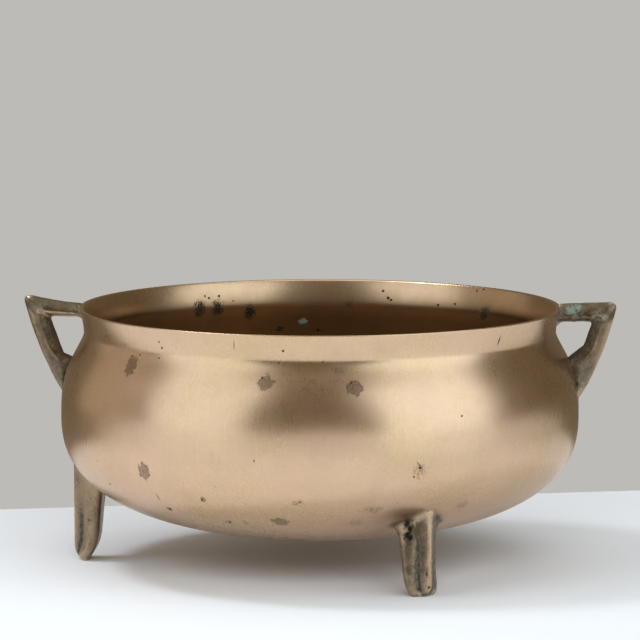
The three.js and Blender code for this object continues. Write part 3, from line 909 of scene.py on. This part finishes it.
# %% Frayed edge and grain
fray, given, result = open_group(
    "frayed edge",
    "ShaderNodeTree",
    [
        ("Distance", "NodeSocketFloat", 1.0),
        ("At", "NodeSocketVector", None),
        ("Grain Scale", "NodeSocketFloat", 0.5),
        ("Fray", "NodeSocketFloat", 0.5),
        ("Softness", "NodeSocketFloat", 0.3),
    ],
    [("Mask", "NodeSocketFloat")],
)
pattern = {"Vector": given["At"], "Scale": given["Grain Scale"], "Detail": 4.0, "Roughness": 0.65}
speckle = put(fray, "ShaderNodeTexNoise", pattern).outputs[0]
strength = sum_of(fray, "MULTIPLY", given["Fray"], 4.0)
offset = sum_of(fray, "MULTIPLY", sum_of(fray, "SUBTRACT", speckle, 0.5), strength)
ragged = sum_of(fray, "ADD", given["Distance"], offset)
start = sum_of(fray, "SUBTRACT", 1.0, given["Softness"])
cut = put(
    fray,
    "ShaderNodeMapRange",
    {"Value": ragged, "From Min": start, "From Max": 1.0, "To Min": 1.0, "To Max": 0.0},
    interpolation_type="SMOOTHSTEP",
)
fray.links.new(cut.outputs[0], result["Mask"])

grain, given, result = open_group(
    "grain",
    "ShaderNodeTree",
    [
        ("At", "NodeSocketVector", None),
        ("Stretch", "NodeSocketVector", (1.0, 1.0, 1.0)),
        ("Scale", "NodeSocketFloat", 0.1),
        ("Detail", "NodeSocketFloat", 3.0),
        ("Low", "NodeSocketFloat", 0.35),
        ("High", "NodeSocketFloat", 0.65),
    ],
    [("Mask", "NodeSocketFloat")],
)
pulled = put(grain, "ShaderNodeVectorMath", {0: given["At"], 1: given["Stretch"]}, operation="MULTIPLY")
pattern = {"Vector": pulled.outputs[0], "Scale": given["Scale"], "Detail": given["Detail"], "Roughness": 0.6}
body = put(grain, "ShaderNodeTexNoise", pattern).outputs[0]
level = put(grain, "ShaderNodeMapRange", {"Value": body, "From Min": given["Low"], "From Max": given["High"]})
grain.links.new(level.outputs[0], result["Mask"])

# %% Start of the bronze
metal = bronze.node_tree
metal.nodes.clear()
place = put(metal, "ShaderNodeTexCoord").outputs["Object"]
at = put(metal, "ShaderNodeVectorMath", {0: place, "Scale": 1000.0}, operation="SCALE").outputs[0]


def nearest_mark(marks):
    """Distance to the nearest of these marks, 1 at its edge."""
    nearest = None
    for centre, turned, sizes in marks:
        values = {"Vector": at, "Location": centre, "Rotation": turned, "Scale": sizes}
        local = put(metal, "ShaderNodeMapping", values, vector_type="TEXTURE").outputs[0]
        distance = put(metal, "ShaderNodeVectorMath", {0: local}, operation="LENGTH").outputs["Value"]
        nearest = distance if nearest is None else sum_of(metal, "MINIMUM", nearest, distance)
    return nearest


def frayed(distance, scale, amount, softness):
    values = {"Distance": distance, "At": at, "Grain Scale": scale, "Fray": amount, "Softness": softness}
    return put(metal, "ShaderNodeGroup", values, node_tree=fray).outputs["Mask"]


def grained(scale, low=0.35, high=0.65, stretch=(1, 1, 1), detail=3.0):
    values = {"At": at, "Stretch": stretch, "Scale": scale, "Detail": detail, "Low": low, "High": high}
    return put(metal, "ShaderNodeGroup", values, node_tree=grain).outputs["Mask"]


def known(name):
    """One of the values stored on the mesh."""
    return put(metal, "ShaderNodeAttribute", attribute_name=name, attribute_type="GEOMETRY").outputs["Fac"]


def tinted(factor, under, over):
    colours = {0: factor, 6: under, 7: over}
    return put(metal, "ShaderNodeMix", colours, data_type="RGBA", blend_type="MIX").outputs[2]


def times(a, b, clamp=False):
    return sum_of(metal, "MULTIPLY", a, b, clamp)


def plus(a, b, clamp=False):
    return sum_of(metal, "ADD", a, b, clamp)


def most(a, b, clamp=False):
    return sum_of(metal, "MAXIMUM", a, b, clamp)


def ramp(value, low, high, top=1.0, **settings):
    """Rises from 0 at low to top at high, and stays there."""
    values = {"Value": value, "From Min": low, "From Max": high, "To Max": top}
    return put(metal, "ShaderNodeMapRange", values, **settings).outputs[0]


stain = frayed(nearest_mark(marks["stains"]), 0.30, 0.50, 0.15)
smudge = frayed(nearest_mark(marks["smudges"]), 0.5, 0.6, 0.7)
pit = frayed(nearest_mark(marks["pits"] + marks["cracks"]), 1.3, 0.45, 0.5)
green = frayed(nearest_mark(marks["greens"]), 0.55, 0.65, 0.5)
corroded = frayed(nearest_mark(marks["corroded"]), 0.8, 0.9, 0.5)

# %% [markdown]
# ## The finish: colour
#
# Scoured bronze is a pale warm tan with golden and pinker clouds. Inside it turns a darker brown,
# more so below the lip, and the limbs are olive. The edges of the limbs and the lip are painted
# brighter, as wear from hands and as a painted highlight, and some sides of the limbs are left
# lighter as painted highlights. Corrosion fills flutes and hollows with grey-green dirt, and the same
# dirt on the handles' sides that face the bowl is also painted shade. The colours are laid in that
# order, from the bare metal up, each through its own mask.

# %% Colours
TAN, GOLD, OLIVE = (0.715, 0.490, 0.335, 1), (0.665, 0.470, 0.278, 1), (0.43, 0.31, 0.175, 1)
INSIDE_BROWN, LIMB_BROWN, BRIGHT = (0.26, 0.166, 0.085, 1), (0.102, 0.075, 0.044, 1), (0.88, 0.70, 0.49, 1)
SCORCH, DIRT_AND_SHADE, GREY_GREEN = (0.17, 0.100, 0.065, 1), (0.030, 0.022, 0.014, 1), (0.17, 0.165, 0.125, 1)
VERDIGRIS, BLACK = (0.175, 0.225, 0.172, 1), (0.022, 0.015, 0.010, 1)

LIP_ZONE = (188.0, 165.0)  # the heights, going down, between which the inside turns darker

limb_mask, inside_mask, rough_mask, dull_and_highlights_mask = map(known, ("limb", "inside", "rough", "dull_and_highlights"))
ridge_wear_and_highlight_mask, crevice_and_shade_mask, flute_mask, fault_mask = map(known, ("ridge", "crevice_and_shade", "flute", "fault"))
cloud, mottle, speck = grained(0.012), grained(0.05, 0.3, 0.7), grained(0.35, 0.35, 0.75)
wipe = grained(1.0, 0.3, 0.7, stretch=(0.035, 0.035, 0.9), detail=2.0)
brush = grained(0.5, 0.3, 0.7, stretch=(1.0, 1.0, 0.06))
worn = grained(0.02, 0.45, 0.62)
fine_pits = times(grained(1.1, 0.64, 0.72), plus(times(worn, 0.6), 0.12))

colour = tinted(cloud, GOLD, TAN)
colour = tinted(times(grained(0.03, 0.5, 0.75), 0.22), colour, OLIVE)
streaks = plus(times(wipe, 0.5), times(brush, 0.6))
colour = tinted(times(times(mottle, streaks), 0.16), colour, OLIVE)
colour = tinted(most(times(speck, 0.06), fine_pits), colour, SCORCH)
up_and_down = put(metal, "ShaderNodeSeparateXYZ", {0: at}).outputs["Z"]
below_the_lip = ramp(up_and_down, *LIP_ZONE)
# Inside, a darker brown that deepens going down from the lip
inside_darkening = plus(times(below_the_lip, 0.62), plus(times(mottle, 0.12), 0.16))
colour = tinted(times(inside_mask, inside_darkening, True), colour, INSIDE_BROWN)
# The limbs' olive-brown tarnish, with the painted highlights left out of it
limb_tarnish_and_highlights = times(dull_and_highlights_mask, plus(times(grained(0.16, 0.3, 0.7), 0.25), 0.86), True)
colour = tinted(limb_tarnish_and_highlights, colour, LIMB_BROWN)
# Convex edges painted brighter, as wear and as a painted highlight
colour = tinted(times(ridge_wear_and_highlight_mask, 0.8), colour, BRIGHT)
flecks = grained(0.8, 0.4, 0.65)
stained, smudged = times(stain, plus(times(flecks, 0.35), 0.52)), times(smudge, times(flecks, 0.8))
scorched = most(stained, smudged, True)
colour = tinted(scorched, colour, SCORCH)

# %% Dirt and painted shade, pits and green
# Small pits all over: a few cells of a Voronoi pattern each hold one
PEPPER_SCALE, PEPPER_FROM, PEPPER_SIZE = 0.085, 0.62, 0.055
cells = put(metal, "ShaderNodeTexVoronoi", {"Vector": at, "Scale": PEPPER_SCALE, "Randomness": 1.0})
chance = put(metal, "ShaderNodeSeparateColor", {0: cells.outputs["Color"]}).outputs[0]
pepper_size = ramp(chance, PEPPER_FROM, 1.0, PEPPER_SIZE)
pepper = sum_of(metal, "LESS_THAN", cells.outputs["Distance"], pepper_size)

dirt_noise = grained(0.45, 0.25, 0.7)
flute_floor = times(sum_of(metal, "POWER", flute_mask, 0.4), 1.5, True)
flute_dirt = times(flute_floor, plus(times(dirt_noise, 0.5), 0.7), True)
# The sides of the handles that face the bowl are darkened here too: dirt, and painted shade
crevice_dirt_and_shade = times(times(crevice_and_shade_mask, limb_mask), plus(dirt_noise, 0.2), True)
rough_dirt = times(rough_mask, plus(times(grained(0.5, 0.42, 0.6), 1.1), 0.15), True)
limb_specks = times(times(limb_mask, grained(0.8, 0.57, 0.66)), 0.8)
crust_and_shade = most(flute_dirt, most(crevice_dirt_and_shade, rough_dirt), True)
crust_and_shade = most(crust_and_shade, limb_specks, True)
pale_dust = times(grained(0.5, 0.42, 0.66), 0.85)
pale_grains = times(grained(0.9, 0.5, 0.7), 0.8)
colour = tinted(times(crust_and_shade, 0.9), colour, tinted(pale_dust, DIRT_AND_SHADE, GREY_GREEN))
colour = tinted(times(corroded, 0.85), colour, tinted(pale_grains, DIRT_AND_SHADE, GREY_GREEN))
ragged_fault = plus(fault_mask, times(plus(grained(0.8, 0.0, 1.0), -0.5), 0.7))
hole = ramp(ragged_fault, 0.25, 0.6, interpolation_type="SMOOTHSTEP")
blackness = most(most(pit, times(pepper, 0.7), True), hole, True)
colour = tinted(times(blackness, 0.9), colour, BLACK)
green_flutes = times(times(flute_mask, grained(0.4, 0.45, 0.7)), 0.6)
green_crust = most(green, green_flutes, True)
colour = tinted(times(green_crust, 0.85), colour, VERDIGRIS)

# %% [markdown]
# ## The finish: polish and relief
#
# The bowl is satin, not mirror bright: its reflections are broad and soft, with a little more
# polish on worn ridges and none in the crusts. Corrosion isn't metal, so it also lowers Metallic.
# Grain, wipe marks, crust and the scattered pits share one height in mm, which a Bump node turns
# into normals. The listed marks stay out of it, because they're flat.

# %% Polish and relief
ROUGHER_BY = [
    (mottle, 0.03),
    (times(inside_mask, below_the_lip), 0.12),
    (limb_tarnish_and_highlights, 0.05),
    (brush, 0.035),
    (ridge_wear_and_highlight_mask, -0.06),
    (scorched, 0.04),
    (most(crust_and_shade, most(blackness, corroded)), 0.45),
]
polish = plus(times(cloud, 0.03), 0.235)
for mask, amount in ROUGHER_BY:
    polish = plus(polish, times(mask, amount))
polish = plus(polish, times(green_crust, 0.5), True)
bare_metal = sum_of(metal, "SUBTRACT", 1.0, times(most(crust_and_shade, green_crust), 0.85), True)

HIGHER_BY = [  # in mm
    (grained(0.33, 0.0, 1.0), 0.003),
    (wipe, 0.0015),
    (times(limb_mask, grained(0.45, 0.0, 1.0)), 0.10),
    (brush, 0.0015),
    (times(crust_and_shade, dirt_noise), 0.30),
    (pepper, -0.15),
]
height = times(grained(0.03, 0.0, 1.0, detail=1.0), 0.04)
for mask, amount in HIGHER_BY:
    height = plus(height, times(mask, amount))
relief = put(metal, "ShaderNodeBump", {"Height": height, "Distance": MM, "Strength": 1.0})

shader = put(
    metal,
    "ShaderNodeBsdfPrincipled",
    {"Base Color": colour, "Metallic": bare_metal, "Roughness": polish, "Normal": relief.outputs[0]},
)
put(metal, "ShaderNodeOutputMaterial", {"Surface": shader.outputs[0]})
print("nodes in the bronze:", len(metal.nodes))

# %% The finished piece
bpy.data.materials.remove(limb_skin)
joined.set_sharp_from_angle(angle=math.radians(60))
casting = object_of("cauldron_casting", joined)
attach(casting, "root")
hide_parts("cauldron")
joined.calc_loop_triangles()
print("triangles:", len(joined.loop_triangles))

◆ ◆ ◆

What is the number of lines in the data that hold the string "casting"? Answer with the number only.

2